__Exercise requirements__: Each entry that follows must be output without any deviation.

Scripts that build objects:
* Begin *

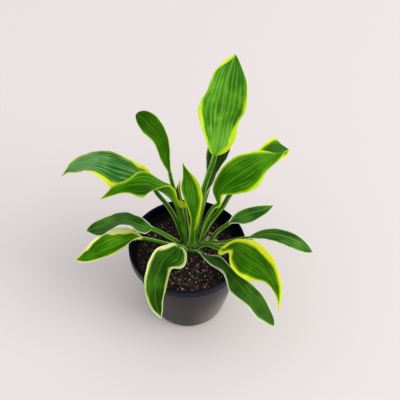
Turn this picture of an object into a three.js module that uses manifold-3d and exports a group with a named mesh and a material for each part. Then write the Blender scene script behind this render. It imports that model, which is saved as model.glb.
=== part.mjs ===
// A potted variegated hosta: a black moulded pot, its soil, the crown of the plant and sixteen leaves.
// Millimetres, +Z up, origin at the centre of the pot's base. Seen from the front, +X is to the right.

import * as THREE from 'three';
import { mergeVertices } from 'three/addons/utils/BufferGeometryUtils.js';
import Module from 'manifold-3d';

// Driving dimensions
const POT = {
  height: 122,
  rimRadius: 75,
  baseRadius: 48,
  bodyTopRadius: 70.5,
  bodySwell: 0.85,
  cornerRadius: 5,
  cornerSteps: 4,
  wall: 1.6,
  floor: 2.4,
  lipDepth: 13,
  lipCrest: 1.8,
  lipSteps: 4,
  sides: 48,
};
const DRAIN = { count: 6, radius: 4, ringRadius: 31, sides: 12 };
const SOIL = {
  fillHeight: 100,
  moundHeight: 6.5,
  moundSpread: 30,
  ripple: 1.1,
  ringShares: [0.15, 0.35, 0.55, 0.72, 0.88, 1],
};
const CROWN = { x: 4, y: 13, radius: 16.5, base: 97, top: 111, sides: 24, steps: 4 };
// Clearance between pieces that touch, and round a stalk in its socket
const GAP = 0.3;
const SOCKET_GAP = 0.5;

// A leaf's stalk and blade. Thicknesses are at the midrib and at the margin.
const BLADE = { margin: 0.65, midrib: 0.9, neckMidrib: 2.3, neckMargin: 0.6, ribHalfWidth: 1.7 };
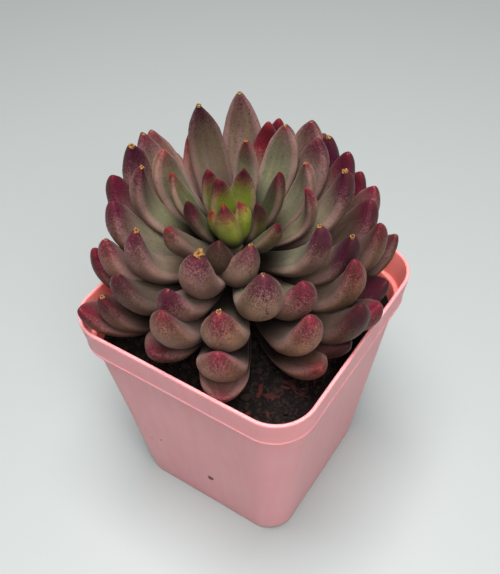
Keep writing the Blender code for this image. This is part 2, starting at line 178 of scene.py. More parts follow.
# Leaves that never grew or have dropped, which leaves gaps in the spiral
DROPPED_LEAVES = {8, 9, 22, 30, 47, 50, 53, 68, 71, 74}

# Leaves that stand off the rule: turn in degrees, then mm further out and mm higher at the tip
OUT_OF_STEP = {
    1: (21, 1, 3), 2: (-8, -3, -1), 3: (-11, 0, -4.5), 4: (6, 2, 1), 5: (-18, -4, -2.5),
    6: (-21, 3, -1), 7: (-19, -3, -3.5), 10: (7, 1, -2), 11: (1, -1.5, -1.5), 12: (-14, -1, 0.5),
    13: (-17, -3.8, -4.2), 14: (25, 1.5, 0), 15: (11, 1, 1), 16: (-5, 1, 0), 17: (1, -1, 1),
    18: (-12, -7.5, -6), 19: (0, 4, 2), 21: (-1, -1.5, 1), 23: (-1.5, 0.4, 1), 24: (5, 1, -1),
    25: (-1.5, 1.5, 1), 26: (4, 1, 3), 27: (-5, -2, 0), 28: (5, 1.4, 3), 29: (8, 2, -3),
    31: (-10.5, -0.5, -2), 34: (1.2, 0.8, 1), 35: (5, 4, -2), 36: (-5, -2, -2), 37: (3, 1.5, -1),
    38: (-1.5, -3, -0.5), 39: (0.5, 2.4, -1), 41: (6, 0, 1.5), 42: (-4, -0.3, 1), 43: (-2, 2, 2),
    44: (-1, -2.2, 0.5), 45: (0, -2.5, -0.5), 46: (-3, 0, 2.5), 48: (-0.5, -1, 2), 49: (1.5, -1, -1),
    51: (-4, 3, 3), 52: (6, 3.2, 1), 54: (6.5, -1.5, 1.5), 55: (4, 0, 0), 56: (0.5, 2, -1.5),
    57: (8, -1.5, 4), 58: (2, 0, -2.5), 60: (6, 2.5, -9.5), 61: (0, -4, 0), 63: (-8, -1.5, -9.5),
    65: (0, 2, -1), 66: (-4, -4, 0.5), 67: (-4, -2, 5), 69: (0, -2, 0), 70: (-0.5, 2, -3),
    73: (3, 0, -4), 75: (-5.5, -2, 4), 76: (7, 0.5, -7.5), 78: (-1, -2, -2), 79: (-1.5, 1.5, 0),
}

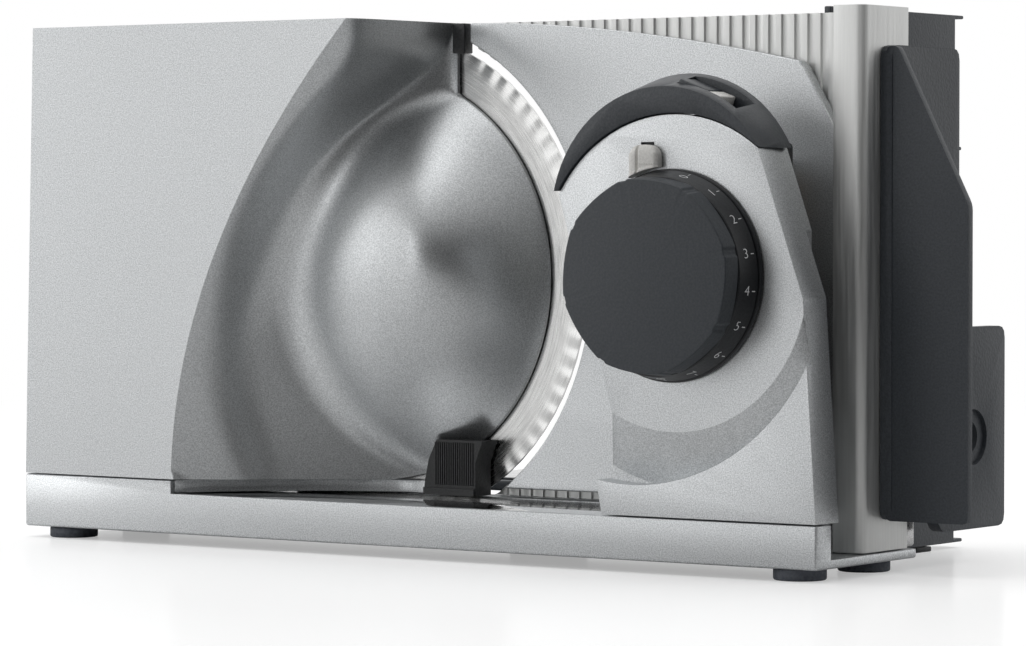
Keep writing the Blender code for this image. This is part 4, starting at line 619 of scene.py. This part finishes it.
ring_steel = metal("ring_steel", (0.62, 0.62, 0.615), (0.84, 0.84, 0.83), roughness=0.24,
                   depth=0.06, scale=1600)
tree = ring_steel.node_tree
turn = tree.nodes["Mapping"]
turn.inputs["Location"].default_value = (MIDDLE.x - AXIS_X, 0, -AXIS_Z)
split = tree.nodes.new("ShaderNodeSeparateXYZ")
angle = counting(tree, "ShaderNodeMath", "ARCTAN2")
flat = counting(tree, "ShaderNodeVectorMath", "MULTIPLY", IN_PLANE)
radius = tree.nodes.new("ShaderNodeVectorMath")
radius.operation = "LENGTH"
slow = counting(tree, "ShaderNodeMath", "MULTIPLY", STREAK_TURN)
around = tree.nodes.new("ShaderNodeCombineXYZ")
link = tree.links.new
link(turn.outputs["Vector"], split.inputs[0])
link(split.outputs["Z"], angle.inputs[0])
link(split.outputs["X"], angle.inputs[1])
link(turn.outputs["Vector"], flat.inputs[0])
link(flat.outputs["Vector"], radius.inputs[0])
link(angle.outputs[0], slow.inputs[0])
link(radius.outputs["Value"], around.inputs["X"])
link(slow.outputs[0], around.inputs["Y"])
link(around.outputs[0], tree.nodes["Noise Texture"].inputs["Vector"])

around_steps = TEETH * STEPS_PER_TOOTH
work = bmesh.new()
rings = []
for radius_out in BLADE_RINGS:
    ring = []
    for i in range(around_steps):
        angle_at = 2 * math.pi * i / around_steps
        wave = 0.5 + 0.5 * math.cos(angle_at * TEETH)
        ground = max(0.0, (radius_out - GROUND_FROM) / GROUND_WIDTH)
        radius_at = radius_out - WAVE_NOTCH * (1 - wave) * ground ** 2
        dip = WAVE_DEPTH * ground * (1 - wave) + WAVE_SLOPE * ground
        ring.append(work.verts.new((AXIS_X + radius_at * math.cos(angle_at), BLADE_FRONT + dip,
                                    AXIS_Z + radius_at * math.sin(angle_at))))
    rings.append(ring)
for source in (rings[-1], rings[0]):
    rings.append([work.verts.new((v.co.x, BLADE_BACK, v.co.z)) for v in source])
for first, second in zip(rings, rings[1:] + rings[:1]):
    band(work, first, second)
piece("round_blade", work, "blade_unit", ring_steel, "blade", slot="blade_steel", smooth=40)

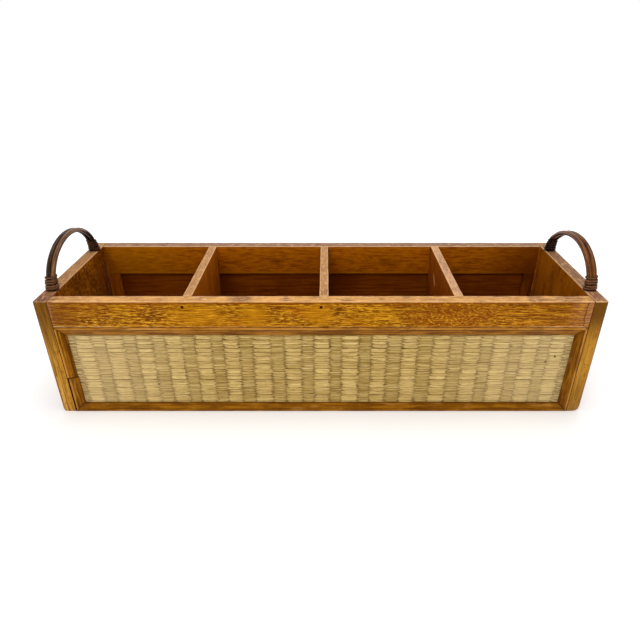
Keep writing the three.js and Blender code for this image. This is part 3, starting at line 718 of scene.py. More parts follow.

* End *

__The response__:
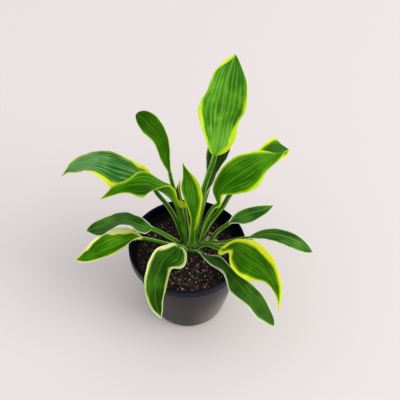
Turn this picture of an object into a three.js module that uses manifold-3d and exports a group with a named mesh and a material for each part. Then write the Blender scene script behind this render. It imports that model, which is saved as model.glb.
=== part.mjs ===
// A potted variegated hosta: a black moulded pot, its soil, the crown of the plant and sixteen leaves.
// Millimetres, +Z up, origin at the centre of the pot's base. Seen from the front, +X is to the right.

import * as THREE from 'three';
import { mergeVertices } from 'three/addons/utils/BufferGeometryUtils.js';
import Module from 'manifold-3d';

// Driving dimensions
const POT = {
  height: 122,
  rimRadius: 75,
  baseRadius: 48,
  bodyTopRadius: 70.5,
  bodySwell: 0.85,
  cornerRadius: 5,
  cornerSteps: 4,
  wall: 1.6,
  floor: 2.4,
  lipDepth: 13,
  lipCrest: 1.8,
  lipSteps: 4,
  sides: 48,
};
const DRAIN = { count: 6, radius: 4, ringRadius: 31, sides: 12 };
const SOIL = {
  fillHeight: 100,
  moundHeight: 6.5,
  moundSpread: 30,
  ripple: 1.1,
  ringShares: [0.15, 0.35, 0.55, 0.72, 0.88, 1],
};
const CROWN = { x: 4, y: 13, radius: 16.5, base: 97, top: 111, sides: 24, steps: 4 };
// Clearance between pieces that touch, and round a stalk in its socket
const GAP = 0.3;
const SOCKET_GAP = 0.5;

// A leaf's stalk and blade. Thicknesses are at the midrib and at the margin.
const BLADE = { margin: 0.65, midrib: 0.9, neckMidrib: 2.3, neckMargin: 0.6, ribHalfWidth: 1.7 };
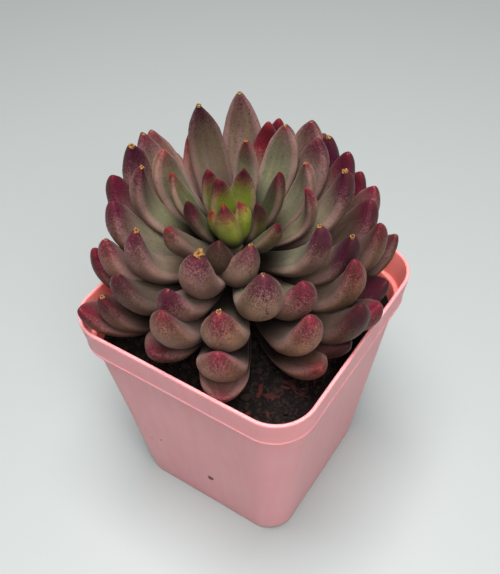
Keep writing the Blender code for this image. This is part 2, starting at line 178 of scene.py. More parts follow.
# Leaves that never grew or have dropped, which leaves gaps in the spiral
DROPPED_LEAVES = {8, 9, 22, 30, 47, 50, 53, 68, 71, 74}

# Leaves that stand off the rule: turn in degrees, then mm further out and mm higher at the tip
OUT_OF_STEP = {
    1: (21, 1, 3), 2: (-8, -3, -1), 3: (-11, 0, -4.5), 4: (6, 2, 1), 5: (-18, -4, -2.5),
    6: (-21, 3, -1), 7: (-19, -3, -3.5), 10: (7, 1, -2), 11: (1, -1.5, -1.5), 12: (-14, -1, 0.5),
    13: (-17, -3.8, -4.2), 14: (25, 1.5, 0), 15: (11, 1, 1), 16: (-5, 1, 0), 17: (1, -1, 1),
    18: (-12, -7.5, -6), 19: (0, 4, 2), 21: (-1, -1.5, 1), 23: (-1.5, 0.4, 1), 24: (5, 1, -1),
    25: (-1.5, 1.5, 1), 26: (4, 1, 3), 27: (-5, -2, 0), 28: (5, 1.4, 3), 29: (8, 2, -3),
    31: (-10.5, -0.5, -2), 34: (1.2, 0.8, 1), 35: (5, 4, -2), 36: (-5, -2, -2), 37: (3, 1.5, -1),
    38: (-1.5, -3, -0.5), 39: (0.5, 2.4, -1), 41: (6, 0, 1.5), 42: (-4, -0.3, 1), 43: (-2, 2, 2),
    44: (-1, -2.2, 0.5), 45: (0, -2.5, -0.5), 46: (-3, 0, 2.5), 48: (-0.5, -1, 2), 49: (1.5, -1, -1),
    51: (-4, 3, 3), 52: (6, 3.2, 1), 54: (6.5, -1.5, 1.5), 55: (4, 0, 0), 56: (0.5, 2, -1.5),
    57: (8, -1.5, 4), 58: (2, 0, -2.5), 60: (6, 2.5, -9.5), 61: (0, -4, 0), 63: (-8, -1.5, -9.5),
    65: (0, 2, -1), 66: (-4, -4, 0.5), 67: (-4, -2, 5), 69: (0, -2, 0), 70: (-0.5, 2, -3),
    73: (3, 0, -4), 75: (-5.5, -2, 4), 76: (7, 0.5, -7.5), 78: (-1, -2, -2), 79: (-1.5, 1.5, 0),
}

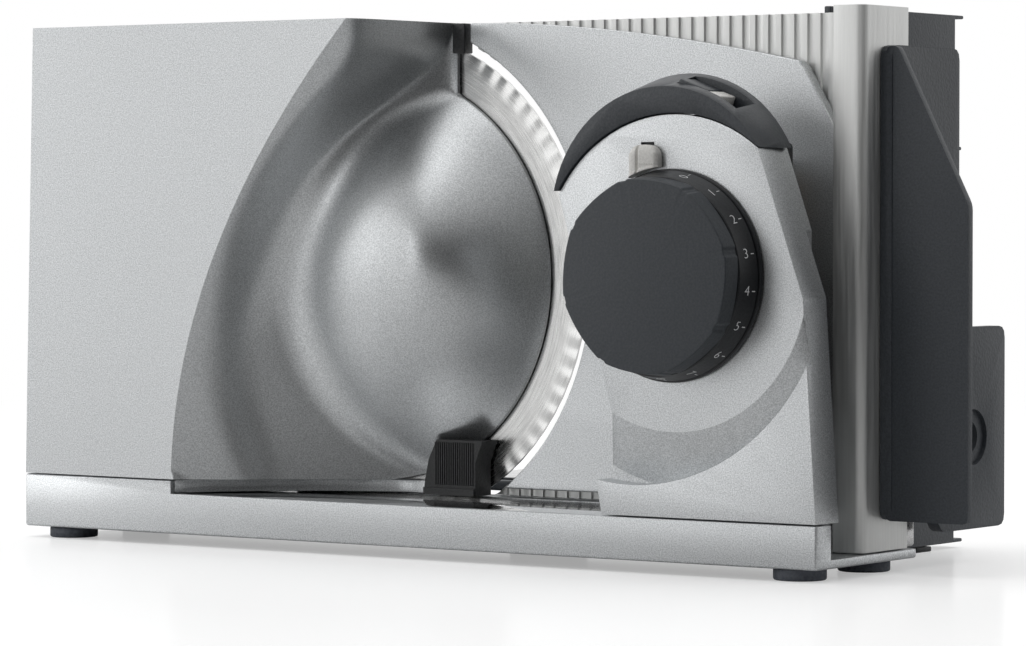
Keep writing the Blender code for this image. This is part 4, starting at line 619 of scene.py. This part finishes it.
ring_steel = metal("ring_steel", (0.62, 0.62, 0.615), (0.84, 0.84, 0.83), roughness=0.24,
                   depth=0.06, scale=1600)
tree = ring_steel.node_tree
turn = tree.nodes["Mapping"]
turn.inputs["Location"].default_value = (MIDDLE.x - AXIS_X, 0, -AXIS_Z)
split = tree.nodes.new("ShaderNodeSeparateXYZ")
angle = counting(tree, "ShaderNodeMath", "ARCTAN2")
flat = counting(tree, "ShaderNodeVectorMath", "MULTIPLY", IN_PLANE)
radius = tree.nodes.new("ShaderNodeVectorMath")
radius.operation = "LENGTH"
slow = counting(tree, "ShaderNodeMath", "MULTIPLY", STREAK_TURN)
around = tree.nodes.new("ShaderNodeCombineXYZ")
link = tree.links.new
link(turn.outputs["Vector"], split.inputs[0])
link(split.outputs["Z"], angle.inputs[0])
link(split.outputs["X"], angle.inputs[1])
link(turn.outputs["Vector"], flat.inputs[0])
link(flat.outputs["Vector"], radius.inputs[0])
link(angle.outputs[0], slow.inputs[0])
link(radius.outputs["Value"], around.inputs["X"])
link(slow.outputs[0], around.inputs["Y"])
link(around.outputs[0], tree.nodes["Noise Texture"].inputs["Vector"])

around_steps = TEETH * STEPS_PER_TOOTH
work = bmesh.new()
rings = []
for radius_out in BLADE_RINGS:
    ring = []
    for i in range(around_steps):
        angle_at = 2 * math.pi * i / around_steps
        wave = 0.5 + 0.5 * math.cos(angle_at * TEETH)
        ground = max(0.0, (radius_out - GROUND_FROM) / GROUND_WIDTH)
        radius_at = radius_out - WAVE_NOTCH * (1 - wave) * ground ** 2
        dip = WAVE_DEPTH * ground * (1 - wave) + WAVE_SLOPE * ground
        ring.append(work.verts.new((AXIS_X + radius_at * math.cos(angle_at), BLADE_FRONT + dip,
                                    AXIS_Z + radius_at * math.sin(angle_at))))
    rings.append(ring)
for source in (rings[-1], rings[0]):
    rings.append([work.verts.new((v.co.x, BLADE_BACK, v.co.z)) for v in source])
for first, second in zip(rings, rings[1:] + rings[:1]):
    band(work, first, second)
piece("round_blade", work, "blade_unit", ring_steel, "blade", slot="blade_steel", smooth=40)

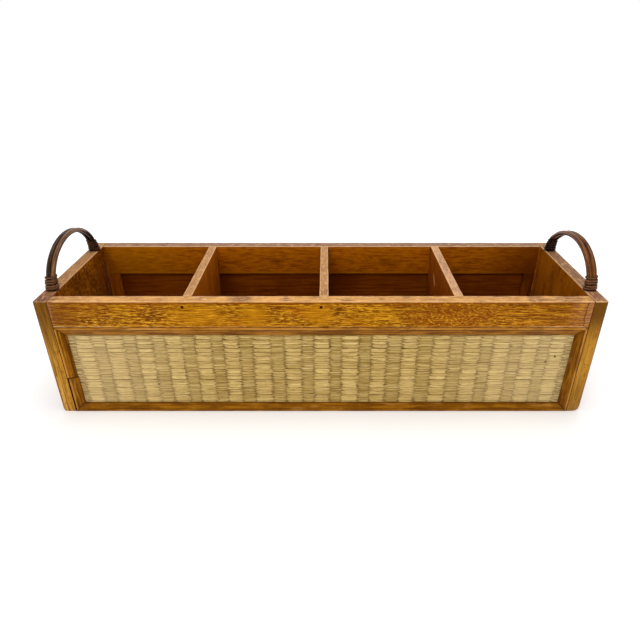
Keep writing the three.js and Blender code for this image. This is part 3, starting at line 718 of scene.py. More parts follow.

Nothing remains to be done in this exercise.